AMY VAN DE CASTEELE reveals that not all Scottish fairiers are landlubbers…
One of the most famous kinds of Scottish fairy is the Selkie, also known as the Seal-Wife, though there are male Selkies as well.
Some of the most famous Selkie stories hail from Orkney. In one of them, a fisherman spots a mother seal giving birth to two cubs, and he plans to snatch the cubs and make a waistcoat out of them; but when he grabs hold of them the mother seal gives him such a look of sorrow and anguish that he can’t find it in his heart to rob her of her young and he carefully replaces them.
Forty years later the fisherman, whose name is Mansie, is fishing for coal-fish on a tidal rock when he realizes that the water has risen too high and has cut him off.
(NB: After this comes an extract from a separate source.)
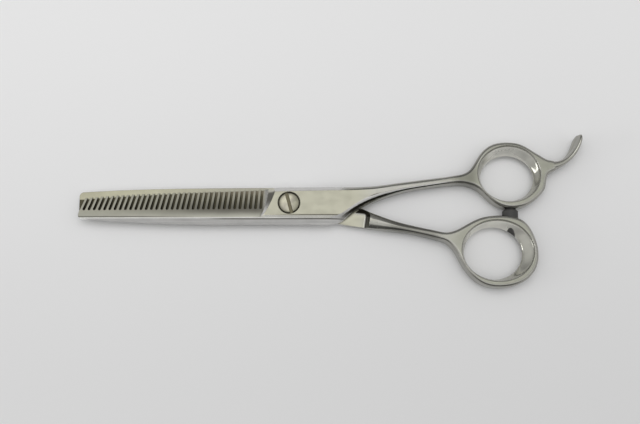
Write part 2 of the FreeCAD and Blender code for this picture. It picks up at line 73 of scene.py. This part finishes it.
class Tree:
    """Builds a node tree from expressions, and keeps the finish worked out so far."""

    def __init__(self, tree):
        self.tree = tree
        self.tree.nodes.clear()

    def node(self, kind, **settings):
        made = self.tree.nodes.new(kind)
        for key, value in settings.items():
            setattr(made, key, value)
        return made

    def put(self, socket, value):
        """Links or sets an input; a colour may leave out its alpha."""
        if isinstance(value, bpy.types.NodeSocket):
            self.tree.links.new(value, socket)
        elif isinstance(value, tuple) and len(value) == 3:
            socket.default_value = (*value, 1)
        else:
            socket.default_value = value

    def math(self, op, *values, clamp=False):
        made = self.node("ShaderNodeMath", operation=op, use_clamp=clamp)
        for socket, value in zip(made.inputs, values):
            self.put(socket, value)
        return made.outputs[0]

    def ramp(self, value, low, high, to_low=0.0, to_high=1.0):
        """Smooth step of a value from low to high."""
        made = self.node("ShaderNodeMapRange", interpolation_type="SMOOTHSTEP")
        for socket, v in zip(made.inputs, (value, low, high, to_low, to_high)):
            self.put(socket, v)
        return made.outputs[0]

    def both(self, first, *rest):
        """Product of masks."""
        for mask in rest:
            first = self.math("MULTIPLY", first, mask)
        return first

    def band(self, value, low, high, soft):
        """1 between low and high, fading out over soft at each end."""
        return self.both(self.ramp(value, low - soft, low), self.ramp(value, high + soft, high))

    def mix(self, factor, a, b):
        """Mix of two colours, or of two numbers."""
        colour = any(isinstance(v, tuple) or getattr(v, "type", "") == "RGBA" for v in (a, b))
        made = self.node("ShaderNodeMix", data_type="RGBA" if colour else "FLOAT")
        first, second, out = MIX_COLOUR if colour else MIX_NUMBER
        self.put(made.inputs[0], factor)
        self.put(made.inputs[first], a)
        self.put(made.inputs[second], b)
        return made.outputs[out]

    def noise(self, stretch, scale, detail, seed=0.0, rough=NOISE_ROUGH):
        """Noise over the object's own space; stretch lengthens it along each axis."""
        place = self.node("ShaderNodeMapping")
        self.put(place.inputs[0], self.place)
        place.inputs["Scale"].default_value = tuple(1.0 / s for s in stretch)
        place.inputs["Location"].default_value = tuple(seed * step for step in SEED_STEP)
        made = self.node("ShaderNodeTexNoise")
        self.put(made.inputs["Vector"], place.outputs[0])
        made.inputs["Scale"].default_value = scale
        made.inputs["Detail"].default_value = detail
        made.inputs["Roughness"].default_value = rough
        return made.outputs["Fac"]

    def surface_space(self):
        """Object-space position in millimetres, and the normal."""
        coords = self.node("ShaderNodeTexCoord")
        self.place = coords.outputs["Object"]
        split = self.node("ShaderNodeSeparateXYZ")
        self.put(split.inputs[0], self.place)
        self.x, self.y, self.z = (self.math("MULTIPLY", s, 1.0 / MM) for s in split.outputs)
        split = self.node("ShaderNodeSeparateXYZ")
        self.put(split.inputs[0], coords.outputs["Normal"])
        self.nx, self.ny, self.nz = split.outputs
        self.up = self.math("ABSOLUTE", self.nz)
        x_square = self.math("MULTIPLY", self.x, self.x)
        y_square = self.math("MULTIPLY", self.y, self.y)
        self.radius = self.math("SQRT", self.math("ADD", x_square, y_square))

    def lay(self, mask, colour=None, rough=None, metal=None):
        """Lays a finish over the one so far, where the mask is 1."""
        if colour is not None:
            self.colour = self.mix(mask, self.colour, colour)
        if rough is not None:
            self.rough = self.mix(mask, self.rough, rough)
        if metal is not None:
            self.metal = self.mix(mask, self.metal, metal)

    def finish(self, colour, metallic, rough, height=None, bump=None):
        """Shader; a height gets worn edges and a bump of that strength and depth in millimetres."""
        out = self.node("ShaderNodeOutputMaterial")
        shader = self.node("ShaderNodeBsdfPrincipled")
        self.put(shader.inputs["Base Color"], colour)
        self.put(shader.inputs["Metallic"], metallic)
        self.put(shader.inputs["Roughness"], rough)
        if height is not None:
            worn = self.node("ShaderNodeBevel", samples=EDGE_SAMPLES)
            worn.inputs["Radius"].default_value = EDGE_WEAR
            relief = self.node("ShaderNodeBump")
            strength, depth = bump
            self.put(relief.inputs["Normal"], worn.outputs[0])
            relief.inputs["Strength"].default_value = strength
            relief.inputs["Distance"].default_value = depth * MM
            self.put(relief.inputs["Height"], height)
            self.put(shader.inputs["Normal"], relief.outputs[0])
        self.put(out.inputs[0], shader.outputs[0])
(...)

He is just about to meet a terrible, watery end when he feels something grab hold of his collar and drag him to shore. Once he can stand on his feet on solid ground he looks down and sees the seal, whose cubs he had once nearly stolen. His heart filling with gratitude, he says, ‘Geud bliss the selkie that dues no’ forget’.
In the above story the Selkie is portrayed as just a seal, but in perhaps the most well known story, her mystical nature is made much clearer. In this story, set in Wastness, a man spots some Selkie people disporting themselves in the water by the shore. He manages to steal one of their skins and they all disappear under the waves except for the poor Selkie-Girl who has no skin. She goes to the man and begs him to return it to her but she refuses and tells her she must be his wife. Reluctantly she agrees, for she cannot return to the sea in her human form.
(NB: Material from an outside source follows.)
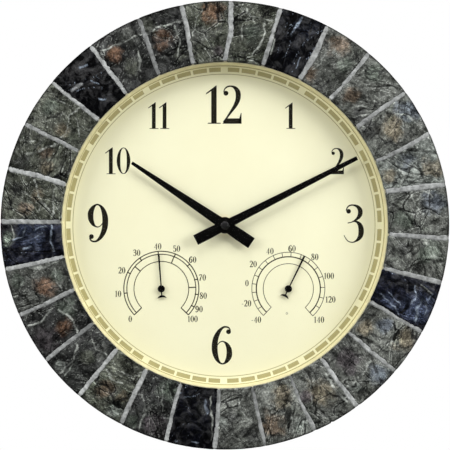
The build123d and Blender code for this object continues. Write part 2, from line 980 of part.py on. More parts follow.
def spiral_strip(pitch, turns):
    """A flat strip wound outwards from the collet to the post, in straight stretches."""
    sides = ([], [])
    for step in range(turns * coil_steps + 1):
        radius = strip_start + pitch * step / coil_steps
        degrees = 360 * step / coil_steps
        sides[0].append(spot(radius - coil_strip_thickness / 2, degrees))
        sides[1].append(spot(radius + coil_strip_thickness / 2, degrees))
    outline = make_face(Polyline(sides[0] + sides[1][::-1], close=True))
    return Pos(0, 0, strip_back) * extrude(outline, coil_strip_width)


def gauge_arbor():
    shaft = pin(gauge_arbor_radius, cup_floor, pointer_back + pointer_hub_height - seat_gap)
    collet_back = cup_floor + gauge_foot_depth + end_shake
    return shaft + disc(gauge_collet_radius, collet_back, strip_front)


def gauge_pointer(length, clock_angle):
    """A thin pointer with a round hub and a crescent for its tail."""
    half = [
        (pointer_neck_width / 2, 0),
        (pointer_tip_width / 2, length),
    ]
    mirrored = [(-x, y) for x, y in half[::-1]]
    plan = make_face(Polyline(half + mirrored, close=True))
    stem_end = (crescent_near + crescent_far) / 2
    plan += Pos(0, -stem_end / 2) * Rectangle(pointer_stem_width, stem_end)
    left_horn = (-crescent_half_width, -crescent_reach)
    right_horn = (crescent_half_width, -crescent_reach)
    plan += make_face(
        [
            ThreePointArc(left_horn, (0, -crescent_near), right_horn),
            ThreePointArc(right_horn, (0, -crescent_far), left_horn),
        ]
    )
    hub_front = pointer_back + pointer_hub_height
    pointer = Pos(0, 0, pointer_back) * extrude(plan, pointer_thickness)
    pointer += disc(pointer_hub_radius, pointer_back, hub_front)
    pointer -= pin(gauge_arbor_radius, pointer_back - overrun, hub_front - seat_gap)
    return Rot(0, 0, -clock_angle) * pointer


def keep(name, *solids):
    """Stand a piece up against the wall and write it to its file."""
    piece = solids[0] if len(solids) == 1 else Compound(children=list(solids))
    upright = Rot(90, 0, 0) * piece
    upright.label = name
    export_step(upright, os.path.join("parts", name + ".step"))


os.makedirs("parts", exist_ok=True)

keep("slate_frame", slate_frame())
keep("lens", lens())
keep("dial_spacer_ring", dial_spacer_ring())
keep("dial_plate", dial_plate())
keep("back_pan", back_pan())
keep("pan_screws", *pan_screws())
keep("hanger_plate", hanger_plate())
keep("hanger_screws", *hanger_screws())

keep("movement_case", movement_case())
keep("movement_cover", movement_cover())
keep("bushing_nut", bushing_nut())
keep("stator", stator())
keep("coil_core", coil_core())
keep("coil_bobbin", coil_bobbin())
keep("coil_winding", coil_winding())
keep("circuit_board", circuit_board())
keep("quartz_crystal", quartz_crystal())
keep("battery_contact_positive", battery_contact(1, button_end_bulge))
keep("battery_contact_negative", battery_contact(-1, flat_end_bulge))
keep("aa_battery", aa_battery())

keep("rotor_pinion", rotor_pinion())
keep("rotor_magnet", rotor_magnet())
keep("intermediate_wheel", intermediate_wheel())
keep("centre_wheel", centre_wheel())
keep("minute_arbor", minute_arbor())
keep("minute_work_wheel", minute_work_wheel())
keep("hour_wheel", hour_wheel())
keep("set_knob", set_knob())

keep("hour_hand", hour_hand())
keep("minute_hand", minute_hand())
keep("hand_cap_nut", hand_cap_nut())

gauges = {
    "thermometer": (
        thermometer_coil_pitch,
        thermometer_turns,
        thermometer_pointer_length,
        thermometer_clock_angle,
    ),
    "hygrometer": (
        hygrometer_coil_pitch,
        hygrometer_turns,
        hygrometer_pointer_length,
        hygrometer_clock_angle,
    ),
}
for gauge, (pitch, turns, length, clock_angle) in gauges.items():
    stand = Pos(gauge_places[gauge][0], gauge_places[gauge][1], 0)
    keep(gauge + "_cup", stand * gauge_cup(pitch, turns))
    keep(gauge + "_coil", stand * spiral_strip(pitch, turns))
    keep(gauge + "_arbor", stand * gauge_arbor())
    keep(gauge + "_pointer", stand * gauge_pointer(length, clock_angle))
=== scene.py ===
# %% [markdown]
# # A wall clock with two weather dials
# The real object is a round casting that looks like slate blocks, with a glazed cream dial
# inside it. The pieces and joints are ready, so this lesson is about what shows: riven
# stone, printed figures, thin black hands and soft light. Everything is in metres, in the
# frame of the construction: X to the right, Z up, and the dial looks along -Y.

# %% Load the frame
import bpy
import bmesh
import json
import math
from collections import namedtuple
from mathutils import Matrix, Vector, noise


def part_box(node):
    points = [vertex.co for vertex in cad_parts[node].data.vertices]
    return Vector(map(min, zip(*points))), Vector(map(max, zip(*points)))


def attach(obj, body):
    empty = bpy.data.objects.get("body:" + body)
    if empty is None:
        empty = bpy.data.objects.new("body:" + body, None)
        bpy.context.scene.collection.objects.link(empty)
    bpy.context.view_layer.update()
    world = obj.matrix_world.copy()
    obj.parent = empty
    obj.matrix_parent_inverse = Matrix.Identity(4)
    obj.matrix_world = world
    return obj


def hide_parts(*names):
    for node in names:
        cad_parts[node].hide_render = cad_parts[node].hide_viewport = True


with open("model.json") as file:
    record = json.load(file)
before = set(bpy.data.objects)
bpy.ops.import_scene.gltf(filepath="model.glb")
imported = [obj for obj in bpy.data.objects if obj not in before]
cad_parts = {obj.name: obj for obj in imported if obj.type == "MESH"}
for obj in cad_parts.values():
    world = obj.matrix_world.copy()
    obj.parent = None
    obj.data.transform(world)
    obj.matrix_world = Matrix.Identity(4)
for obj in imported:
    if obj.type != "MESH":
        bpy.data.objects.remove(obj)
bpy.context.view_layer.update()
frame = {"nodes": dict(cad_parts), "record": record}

# %% [markdown]
# Sizes come from the frame where it has them. A depth is measured out from the wall, so the
# dial's face at 22 mm is the plane Y = -0.022. Angles on the dial are read as on a clock,
# clockwise from twelve, and one small function turns them into places.

# %% Sizes and places
MM = 0.001


def depth_of(node):
    """How far a piece's front and back stand from the wall, in metres."""
    low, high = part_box(node)
    return -low[1], -high[1]


CASE_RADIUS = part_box("slate_frame")[1][0]
DIAL_FRONT = depth_of("dial_plate")[0]
LENS_FRONT, LENS_BACK = depth_of("lens")
CROWN_DEPTH = depth_of("slate_frame")[0]
FRAME_WIDTH = 49.0 * MM
OPENING_RADIUS = CASE_RADIUS - FRAME_WIDTH
CROWN_RADIUS = OPENING_RADIUS + 0.453 * FRAME_WIDTH
EDGE_DEPTH = LENS_FRONT + 4.2 * MM
SHOULDER_DEPTH = CROWN_DEPTH - 3.5 * MM
RIM_CHAMFER = 5 * MM
MORTAR_WIDTH = 2.25 * MM
GAUGE_PLACES = {
    name: tuple((low + high) / 2 for low, high in zip(*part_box(name + "_cup")))
    for name in ("thermometer", "hygrometer")
}


def on_dial(radius, clock_degrees, depth=0.0, centre=(0, 0, 0)):
    """A point at a radius and a clock angle round an axis, at a depth out from the wall."""
    turn = math.radians(clock_degrees)
    x, z = radius * math.sin(turn), radius * math.cos(turn)
    return Vector((centre[0] + x, -depth, centre[2] + z))


print("case radius mm", round(CASE_RADIUS / MM, 1), "dial face mm", round(DIAL_FRONT / MM, 1))

# %% [markdown]
# A material here is a short tree of shader nodes. A few helpers keep each recipe readable:
# they start a material, add a node with its settings, join two nodes, make a grey noise
# pattern in object coordinates, and turn that pattern into a colour, a number or a bump.

# %% Helpers for materials


def new_material(name, roughness=0.5, metallic=0.0, specular=0.5):
    """An empty finish: its material and its surface shader."""
    material = bpy.data.materials.new(name)
    material.use_nodes = True
    shader = material.node_tree.nodes["Principled BSDF"]
    shader.inputs["Roughness"].default_value = roughness
    shader.inputs["Metallic"].default_value = metallic
    shader.inputs["Specular IOR Level"].default_value = specular
    return material, shader


def add(material, kind, **settings):
    """A new shader node; a setting is one of its inputs by name, or else a property."""
    made = material.node_tree.nodes.new(kind)
    for name, value in settings.items():
        label = name.replace("_", " ").title()
        if label in made.inputs:
            made.inputs[label].default_value = value
        else:
            setattr(made, name, value)
    return made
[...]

Years go by and she lives quietly with the mortal man and bears him seven children. But then, one day, when the man is out fishing, she discovers her seal skin hidden in the rafters of their croft, above the bed. Bidding farewell to her children she runs down to the shore, slips into her skin, and vanishes beneath the waves where a male Selkie (her former partner) appears to greet her with joy.
As she swims away she encounters her human husband rowing home and pauses to say to him,
‘Goodman o’ Wastness, farewell to you!
I liked you well, you were good to me;
But I love better my man of the sea!’
And she never comes back again, leaving the bereft fisherman to raise his half-Selkie children and pine for his lost seal wife.
Both of the Selkie incidents recounted above are magical and beautiful in their way, but most Selkie stories have an overwhelming sorrowful note as they end with the seal woman returning to her underwater world and leaving human partner and children feeling abandoned and distraught. In some cases the husband even chooses to take his own life by drowning, unable to go on living without his beautiful and mysterious bride. Which all goes to show that if you want to choose a partner from the faery realm or the land beneath the waves, you must be prepared for a healthy dose of heartache.